The Lindner character, although basically a "flat character," is still developed by Hansberry as a human being and not simply a stereotype of a bigot. For example, when Mr. Lindner arrives at the Younger household, he is extremely shy and timid, not threatening or abrasive or loud. He is polite and mannerly even though everything he says is insulting to the Youngers.
It is immediately apparent to us that Mr. Lindner is not even aware of his insults to them. He is simply a courier from the Clybourne Park neighborhood, bringing a message to the Youngers that he, himself, had no part in originating. He has been sent by the organization which he represents, and he naively believes in the correctness of this organization. But never do we get the impression that Lindner is filled with hatred that would make him knowingly insult the Youngers or hurt them physically in any way. Lindner does not realize the scope of his mission. When he says that "people want to live among their own kind," he firmly believes that he is doing the Youngers a favor by offering to pay them not to move into Clybourne Park.

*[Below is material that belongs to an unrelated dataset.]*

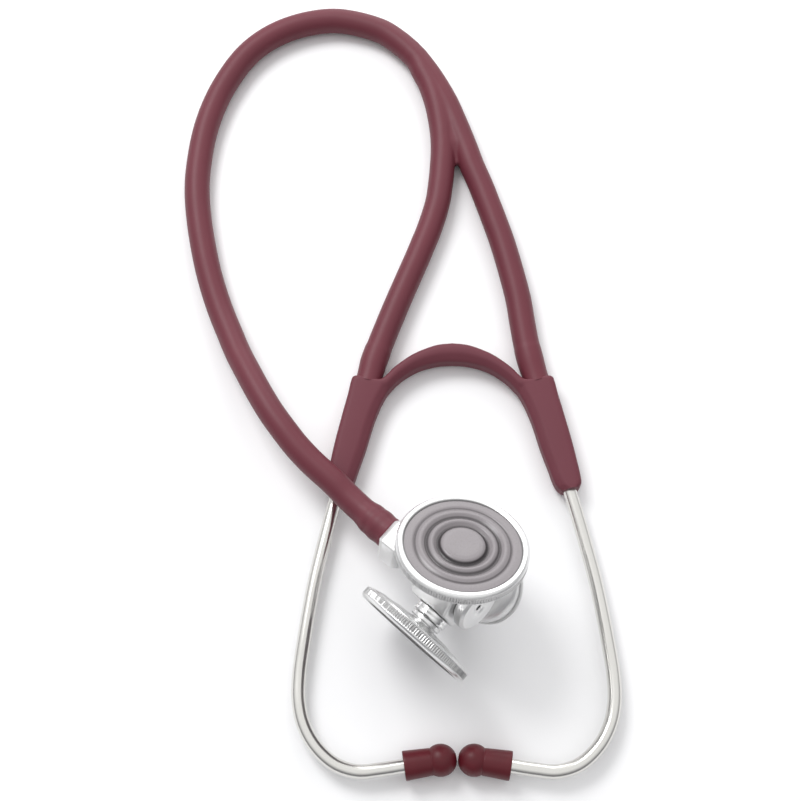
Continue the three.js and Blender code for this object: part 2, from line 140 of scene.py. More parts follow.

The Youngers are kind to Lindner when he first enters their apartment, and Lindner's amazement turns into discomfort. When they offer Lindner refreshments, he declines because he realizes at this point that the Youngers are decent people, which makes his mission uncomfortable for him. Lindner appears almost pathetic as he tries to explain his point of view to a fiery Beneatha, an angry Walter, and a surprised Ruth.